To address tokenization errors, we have designed an error detection and correction mechanism based on contextual information. By utilizing dependency syntax analysis, we can identify potential errors in the tokenization process, such as incorrect word segmentation or mismatched phrase structures. For example, in the sentence “saw a cute dog”, the erroneous tokenization “saw/a/cute/dog” can be detected through dependency syntax analysis, which flags the illogical segmentation between “saw” and “dog”. Once tokenization errors are detected, we correct them based on contextual information and image content. For instance, by integrating image recognition results (such as an explicit label of "dog" present in the image), the system can automatically adjust the position of “cute” to achieve more accurate tokenization. Additionally, a rule-based correction module will automatically fix common lexical errors, such as the incorrect tokenization of “white”. Through these measures, we significantly improve the accuracy of tokenization results, thereby providing a more reliable foundation for subsequent information extraction tasks.

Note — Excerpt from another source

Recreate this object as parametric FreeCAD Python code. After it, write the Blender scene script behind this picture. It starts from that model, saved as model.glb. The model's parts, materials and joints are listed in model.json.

Based on the data provided in Figure 4, with the increase in the number of training iterations, the loss value on the validation set shows a significant downward trend, indicating that the model’s training performance gradually improves. In the initial stages (such as round 1 and round 10,000), the loss values are relatively high, at 16 and 12, respectively. As training progresses, the loss values continue to decrease and gradually stabilize. By round 30,000 and round 40,000, the loss values have decreased to 4.8 and 4.4, and they remain at a low level (such as between 1.0 and 1.2) in the subsequent training process. These results suggest that the model gradually converges during the training process, and the steady decline in loss values reflects that the model is progressively mastering image content understanding and information extraction capabilities. At the same time, accuracy also significantly improves throughout the iteration process. Initially, the accuracy is very low (0.12), but by round 20,000 and round 30,000, the accuracy rises to 0.42 and 0.56, indicating that the model is gradually improving its ability to recognize and understand image content. Especially in the later stages of training, accuracy reaches a relatively stable state (such as between 0.77 and 0.80), and in the final few iterations (such as round 40,000 and round 50,000), it remains between 0.78 and 0.82. This sustained improvement in accuracy validates the model’s gradual maturity in image content understanding and information extraction, and indicates that during the end-to-end training process, the model can effectively extract richer semantic information from images.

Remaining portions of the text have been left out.